## [Problem statement]
Set down exactly the lines from the one with "183 of scene.py. More parts follow." to the one with "return Matrix.Translation(start - along", both included, and no line outside that range.

## [Data extract]
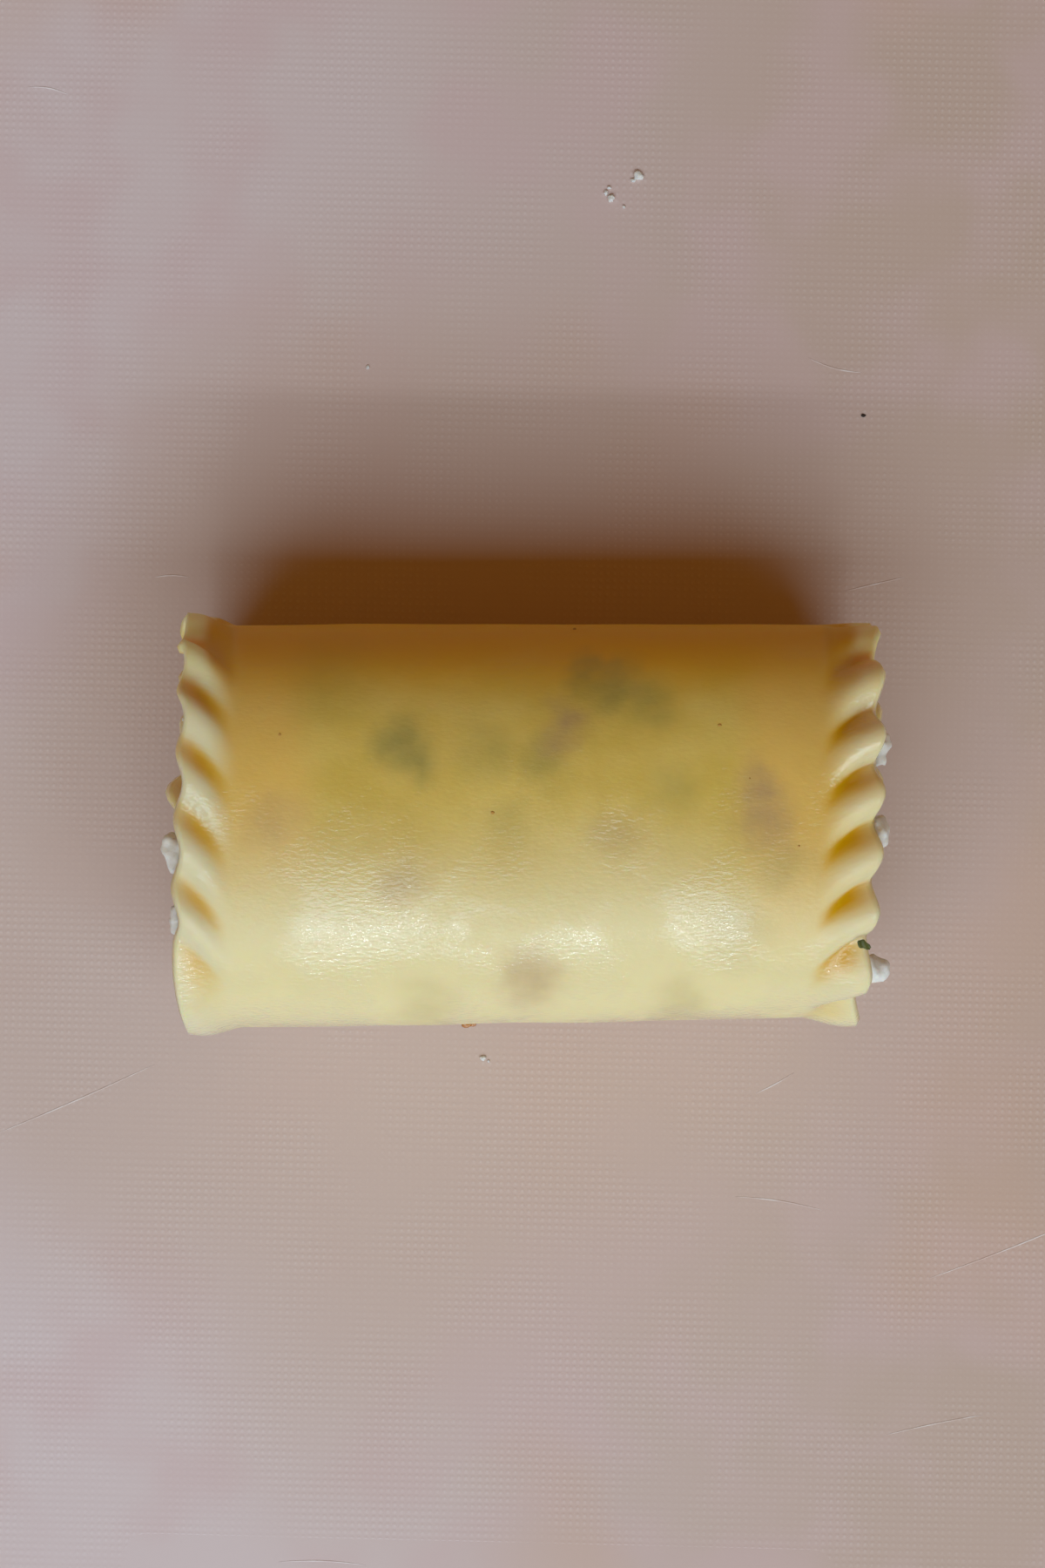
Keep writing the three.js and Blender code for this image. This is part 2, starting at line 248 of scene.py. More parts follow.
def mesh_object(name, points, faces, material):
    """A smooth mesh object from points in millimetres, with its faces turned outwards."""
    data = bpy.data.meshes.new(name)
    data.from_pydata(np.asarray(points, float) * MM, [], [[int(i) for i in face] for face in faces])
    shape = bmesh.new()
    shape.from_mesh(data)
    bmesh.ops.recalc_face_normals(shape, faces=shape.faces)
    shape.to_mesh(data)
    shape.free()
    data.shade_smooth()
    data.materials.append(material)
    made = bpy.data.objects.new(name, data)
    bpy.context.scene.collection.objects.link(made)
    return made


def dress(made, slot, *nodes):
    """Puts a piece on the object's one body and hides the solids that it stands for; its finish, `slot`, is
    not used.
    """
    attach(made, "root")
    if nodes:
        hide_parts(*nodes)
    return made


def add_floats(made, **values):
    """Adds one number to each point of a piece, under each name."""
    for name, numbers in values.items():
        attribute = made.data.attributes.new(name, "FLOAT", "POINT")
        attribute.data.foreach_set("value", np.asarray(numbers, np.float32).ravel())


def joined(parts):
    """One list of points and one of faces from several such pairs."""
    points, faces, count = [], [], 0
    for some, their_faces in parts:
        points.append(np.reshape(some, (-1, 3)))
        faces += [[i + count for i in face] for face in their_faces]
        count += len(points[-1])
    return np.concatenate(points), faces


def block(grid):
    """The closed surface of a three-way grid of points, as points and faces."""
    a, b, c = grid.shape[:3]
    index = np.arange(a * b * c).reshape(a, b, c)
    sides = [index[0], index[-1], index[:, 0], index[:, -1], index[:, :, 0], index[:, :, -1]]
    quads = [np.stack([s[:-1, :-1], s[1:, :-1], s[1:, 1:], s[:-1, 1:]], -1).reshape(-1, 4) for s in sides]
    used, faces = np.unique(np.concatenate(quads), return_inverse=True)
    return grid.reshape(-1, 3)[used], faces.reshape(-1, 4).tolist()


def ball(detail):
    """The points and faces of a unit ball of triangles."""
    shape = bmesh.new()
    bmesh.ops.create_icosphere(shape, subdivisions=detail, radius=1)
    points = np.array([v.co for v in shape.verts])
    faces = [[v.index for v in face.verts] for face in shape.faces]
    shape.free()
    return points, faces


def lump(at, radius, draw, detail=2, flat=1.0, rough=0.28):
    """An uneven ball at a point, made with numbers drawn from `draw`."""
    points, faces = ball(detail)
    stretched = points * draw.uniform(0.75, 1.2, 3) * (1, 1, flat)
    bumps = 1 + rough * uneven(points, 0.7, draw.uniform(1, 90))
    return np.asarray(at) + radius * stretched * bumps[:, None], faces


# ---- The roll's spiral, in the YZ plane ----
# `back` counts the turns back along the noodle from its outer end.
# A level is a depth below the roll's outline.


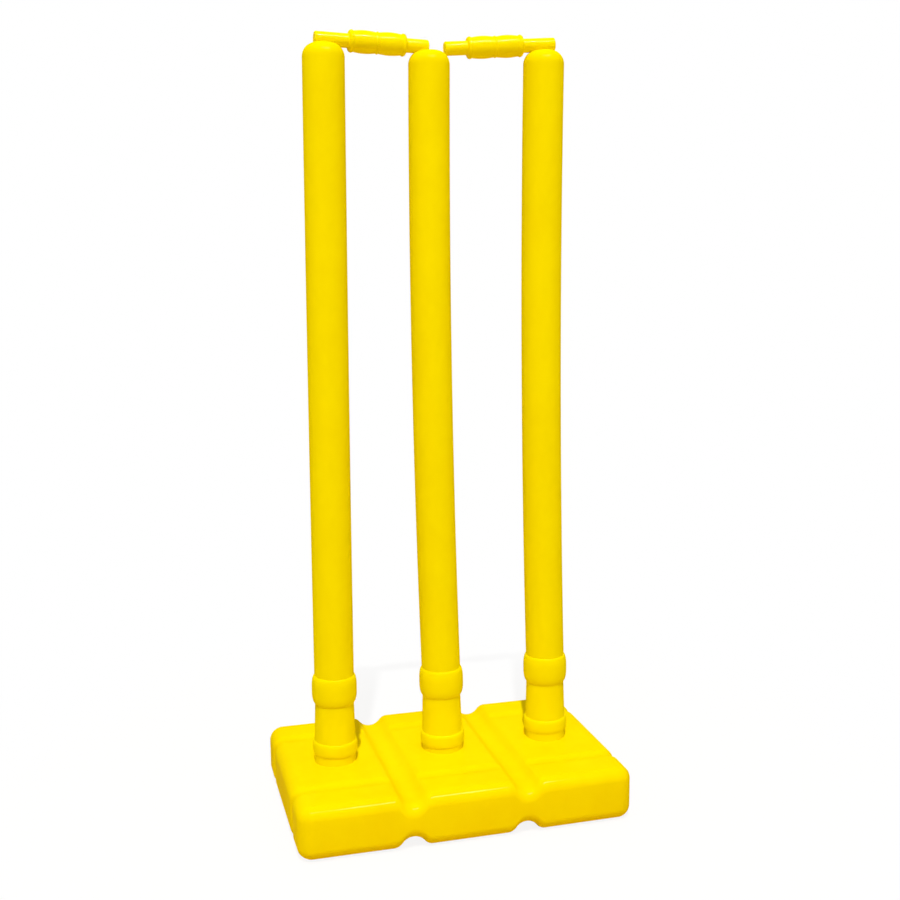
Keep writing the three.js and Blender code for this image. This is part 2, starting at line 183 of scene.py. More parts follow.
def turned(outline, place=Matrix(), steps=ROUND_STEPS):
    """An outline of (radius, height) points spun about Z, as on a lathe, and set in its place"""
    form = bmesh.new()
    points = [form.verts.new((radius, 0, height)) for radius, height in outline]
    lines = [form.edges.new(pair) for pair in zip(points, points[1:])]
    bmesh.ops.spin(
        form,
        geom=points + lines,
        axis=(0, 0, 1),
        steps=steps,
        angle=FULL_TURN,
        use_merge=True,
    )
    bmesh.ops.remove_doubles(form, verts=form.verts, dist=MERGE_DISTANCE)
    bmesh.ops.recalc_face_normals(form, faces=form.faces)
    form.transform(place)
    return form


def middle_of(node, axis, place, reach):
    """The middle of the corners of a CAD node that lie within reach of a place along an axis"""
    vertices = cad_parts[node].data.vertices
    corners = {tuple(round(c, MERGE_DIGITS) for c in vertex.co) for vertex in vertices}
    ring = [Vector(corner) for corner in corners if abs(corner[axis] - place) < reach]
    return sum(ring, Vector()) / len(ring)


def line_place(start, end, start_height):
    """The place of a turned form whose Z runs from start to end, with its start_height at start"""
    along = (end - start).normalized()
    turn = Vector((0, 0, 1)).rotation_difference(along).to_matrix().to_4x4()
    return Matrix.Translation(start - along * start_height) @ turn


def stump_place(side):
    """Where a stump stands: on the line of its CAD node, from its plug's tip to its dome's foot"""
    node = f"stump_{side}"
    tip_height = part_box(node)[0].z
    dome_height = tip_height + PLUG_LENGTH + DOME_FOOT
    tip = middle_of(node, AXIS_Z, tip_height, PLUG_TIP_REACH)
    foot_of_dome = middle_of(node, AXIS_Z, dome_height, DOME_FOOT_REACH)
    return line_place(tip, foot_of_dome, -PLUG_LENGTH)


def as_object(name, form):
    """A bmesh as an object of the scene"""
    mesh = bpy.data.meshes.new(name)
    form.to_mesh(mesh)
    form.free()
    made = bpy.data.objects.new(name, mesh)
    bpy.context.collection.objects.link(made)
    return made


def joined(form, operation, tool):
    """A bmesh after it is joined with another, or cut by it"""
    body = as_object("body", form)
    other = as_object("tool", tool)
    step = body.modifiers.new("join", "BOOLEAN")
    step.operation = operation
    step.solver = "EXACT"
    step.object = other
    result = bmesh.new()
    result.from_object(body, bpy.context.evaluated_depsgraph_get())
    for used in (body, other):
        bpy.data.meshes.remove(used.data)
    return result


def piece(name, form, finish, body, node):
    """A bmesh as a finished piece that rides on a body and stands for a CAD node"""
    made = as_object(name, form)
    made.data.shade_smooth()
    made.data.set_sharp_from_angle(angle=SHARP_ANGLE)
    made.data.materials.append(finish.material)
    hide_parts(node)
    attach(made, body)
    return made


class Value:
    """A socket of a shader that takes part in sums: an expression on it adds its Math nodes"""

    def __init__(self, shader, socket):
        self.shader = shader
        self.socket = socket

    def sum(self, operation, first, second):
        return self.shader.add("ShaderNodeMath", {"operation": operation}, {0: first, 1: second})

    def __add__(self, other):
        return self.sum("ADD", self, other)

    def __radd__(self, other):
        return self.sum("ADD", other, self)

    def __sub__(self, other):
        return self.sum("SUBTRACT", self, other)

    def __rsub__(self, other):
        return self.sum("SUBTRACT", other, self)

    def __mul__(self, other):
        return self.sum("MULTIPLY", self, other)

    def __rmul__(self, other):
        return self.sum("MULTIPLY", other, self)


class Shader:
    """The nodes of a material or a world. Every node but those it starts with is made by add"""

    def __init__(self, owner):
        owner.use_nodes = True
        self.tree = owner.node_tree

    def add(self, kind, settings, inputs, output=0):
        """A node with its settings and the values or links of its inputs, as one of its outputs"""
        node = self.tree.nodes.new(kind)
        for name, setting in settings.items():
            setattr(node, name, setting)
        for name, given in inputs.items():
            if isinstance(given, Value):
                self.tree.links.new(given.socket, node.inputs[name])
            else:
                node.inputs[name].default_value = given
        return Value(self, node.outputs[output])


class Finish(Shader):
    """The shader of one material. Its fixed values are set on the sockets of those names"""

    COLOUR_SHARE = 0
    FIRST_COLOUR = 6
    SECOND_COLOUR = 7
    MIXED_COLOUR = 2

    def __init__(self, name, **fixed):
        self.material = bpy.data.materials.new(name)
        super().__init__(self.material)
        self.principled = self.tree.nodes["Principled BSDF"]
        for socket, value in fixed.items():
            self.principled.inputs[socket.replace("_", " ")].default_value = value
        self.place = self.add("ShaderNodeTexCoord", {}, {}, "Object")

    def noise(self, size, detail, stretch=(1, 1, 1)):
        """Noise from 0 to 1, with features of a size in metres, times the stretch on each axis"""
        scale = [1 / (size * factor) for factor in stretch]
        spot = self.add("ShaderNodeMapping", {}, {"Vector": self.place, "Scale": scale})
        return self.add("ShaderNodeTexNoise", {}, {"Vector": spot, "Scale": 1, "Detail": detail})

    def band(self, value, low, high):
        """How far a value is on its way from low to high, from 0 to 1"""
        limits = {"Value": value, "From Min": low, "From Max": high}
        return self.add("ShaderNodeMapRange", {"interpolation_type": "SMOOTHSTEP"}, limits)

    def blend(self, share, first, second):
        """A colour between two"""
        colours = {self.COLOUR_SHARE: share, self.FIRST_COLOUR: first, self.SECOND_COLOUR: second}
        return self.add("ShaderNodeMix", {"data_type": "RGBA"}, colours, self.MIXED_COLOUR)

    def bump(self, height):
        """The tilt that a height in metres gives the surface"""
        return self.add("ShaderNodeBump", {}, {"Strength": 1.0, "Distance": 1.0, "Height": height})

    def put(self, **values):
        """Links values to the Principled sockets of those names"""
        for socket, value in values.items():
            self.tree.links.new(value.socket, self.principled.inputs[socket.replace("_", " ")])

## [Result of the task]
Keep writing the three.js and Blender code for this image. This is part 2, starting at line 183 of scene.py. More parts follow.
def turned(outline, place=Matrix(), steps=ROUND_STEPS):
    """An outline of (radius, height) points spun about Z, as on a lathe, and set in its place"""
    form = bmesh.new()
    points = [form.verts.new((radius, 0, height)) for radius, height in outline]
    lines = [form.edges.new(pair) for pair in zip(points, points[1:])]
    bmesh.ops.spin(
        form,
        geom=points + lines,
        axis=(0, 0, 1),
        steps=steps,
        angle=FULL_TURN,
        use_merge=True,
    )
    bmesh.ops.remove_doubles(form, verts=form.verts, dist=MERGE_DISTANCE)
    bmesh.ops.recalc_face_normals(form, faces=form.faces)
    form.transform(place)
    return form


def middle_of(node, axis, place, reach):
    """The middle of the corners of a CAD node that lie within reach of a place along an axis"""
    vertices = cad_parts[node].data.vertices
    corners = {tuple(round(c, MERGE_DIGITS) for c in vertex.co) for vertex in vertices}
    ring = [Vector(corner) for corner in corners if abs(corner[axis] - place) < reach]
    return sum(ring, Vector()) / len(ring)


def line_place(start, end, start_height):
    """The place of a turned form whose Z runs from start to end, with its start_height at start"""
    along = (end - start).normalized()
    turn = Vector((0, 0, 1)).rotation_difference(along).to_matrix().to_4x4()
    return Matrix.Translation(start - along * start_height) @ turn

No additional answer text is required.